The suit will also argue the policy is discriminatory and violates equal protection because it targets individuals at the Southern border and not the Northern border. The challenge also alleges the administration has been violating U.S. asylum laws, citing reports of individuals being turned away at ports of entry.
Ten states have joined the lawsuit, including California, Iowa, Maryland, Massachusetts, Minnesota, New Jersey, New Mexico, Oregon, and Pennsylvania.
Meanwhile, the Northwest Immigrant Rights Project continues to provide legal counsel to around 200 asylum seekers brought to a federal detention facility in SeaTac.
Executive Director Jorge Barón says 45 of the individuals are parents, mostly mothers and some fathers. He says most of them have now been told where their children are located, but they haven't been informed of when or how they'll be reunited.
"That's the question that our clients keep asking us, and the honest answer is I don't know at this point," said Barón.
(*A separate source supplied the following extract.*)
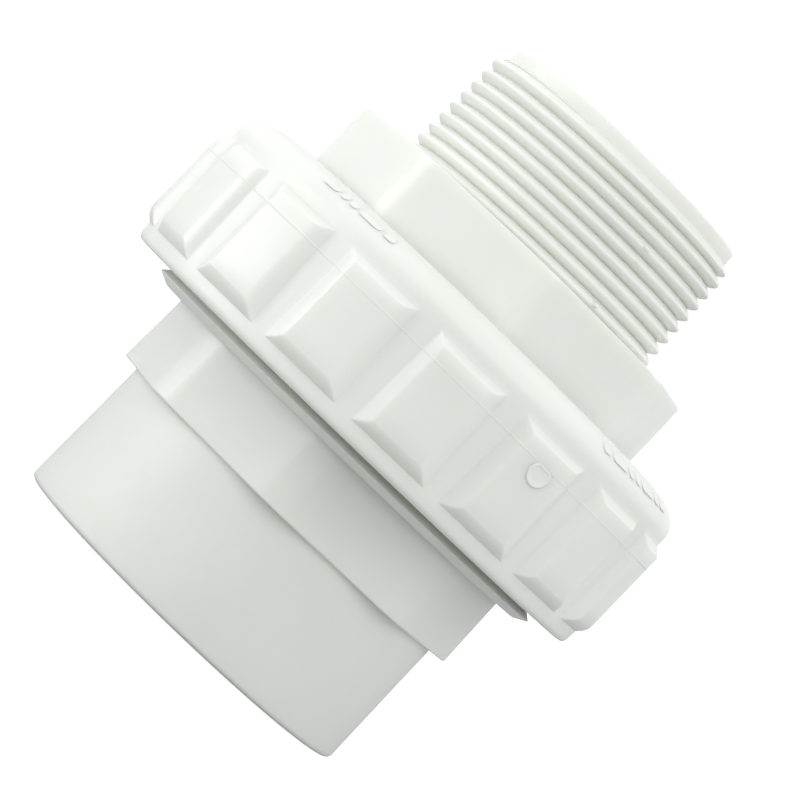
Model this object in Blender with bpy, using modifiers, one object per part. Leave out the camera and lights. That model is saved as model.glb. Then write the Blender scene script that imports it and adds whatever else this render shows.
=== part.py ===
"""Pipe union, 1-1/2 inch, white PVC: slip socket end, threaded tailpiece, captive ring nut and face seal.

Metres, +Z along the waterway, origin at the centre of the pipe socket's mouth, where the fitting stands.
The socket end carries a coarse union thread. The ring nut turns on it, and its inner shoulder clamps the
tailpiece's flange on the O-ring. Lengths are written in millimetres and turned to metres by MM.
"""

import math

import bmesh
import bpy
from mathutils import Matrix, Vector

MM = 0.001

# Levels along the waterway, from the socket's mouth up.
HUB_TOP = 22.2
LIP_BOTTOM = 34.1
LIP_TIP = 35.2
NUT_BOTTOM = 36.4
THREAD_RELIEF = 37.3
SEAT = 50.0
NUT_TOP = 62.5
COLLAR_TOP = 73.8
TOTAL_LENGTH = 95.6
SEAT_GAP = 0.3

# Pipe socket and waterway, as radii.
HUB_MOUTH_R = 30.57
HUB_ROOT_R = 30.25
LIP_R = 37.9
PIPE_MOUTH_R = 24.28
PIPE_STOP_R = 24.06
PIPE_STOP = 33.0
WATERWAY_R = 20.5
THREADED_BORE_R = 19.0
BORE_TAPER_START = 70.0
BORE_TAPER_END = 74.5

# Wrench collars: octagons with the corners turned off.
SOCKET_COLLAR_APOTHEM = 31.0
SOCKET_COLLAR_CORNER_R = 32.8
SOCKET_COLLAR_TURN = math.radians(-93.0)
TAIL_COLLAR_APOTHEM = 30.6
TAIL_COLLAR_CORNER_R = 32.75
TAIL_COLLAR_TURN = math.radians(-81.7)
COLLAR_CHAMFER = 0.6
COLLAR_CORE_R = 26.5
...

The Northwest Immigrant Rights Project is preparing to file its own suit asking that the parents in Washington be released and reunited with their children.
"Family separation has not ended, and that is why we’re ready to continue the legal fight until those parents are together with their children," said Barón.
Additionally, nine children have been brought to Washington state for foster care in the aftermath of the separations, according to Governor Jay Inslee's office. Those children are not in state-run foster care, but in facilities or with individual families licensed by the Department of Social and Health Services.
Washington Senator Patty Murray, ranking Democratic on the Senate Health Committee, sent Health and Human Services Secretary Alex Azar a list of questions today, regarding the children's whereabouts, conditions and how they'll be reunited.
Senator Maria Cantwell, D-Washington, also sent Secretary Azar a similar letter along with members of the Finance Committee.
Washington Congresswoman Suzan DelBene, D-1st District, plans to travel to McAllen, Texas this weekend to visit one of the detention facilities with a group of House Democrats.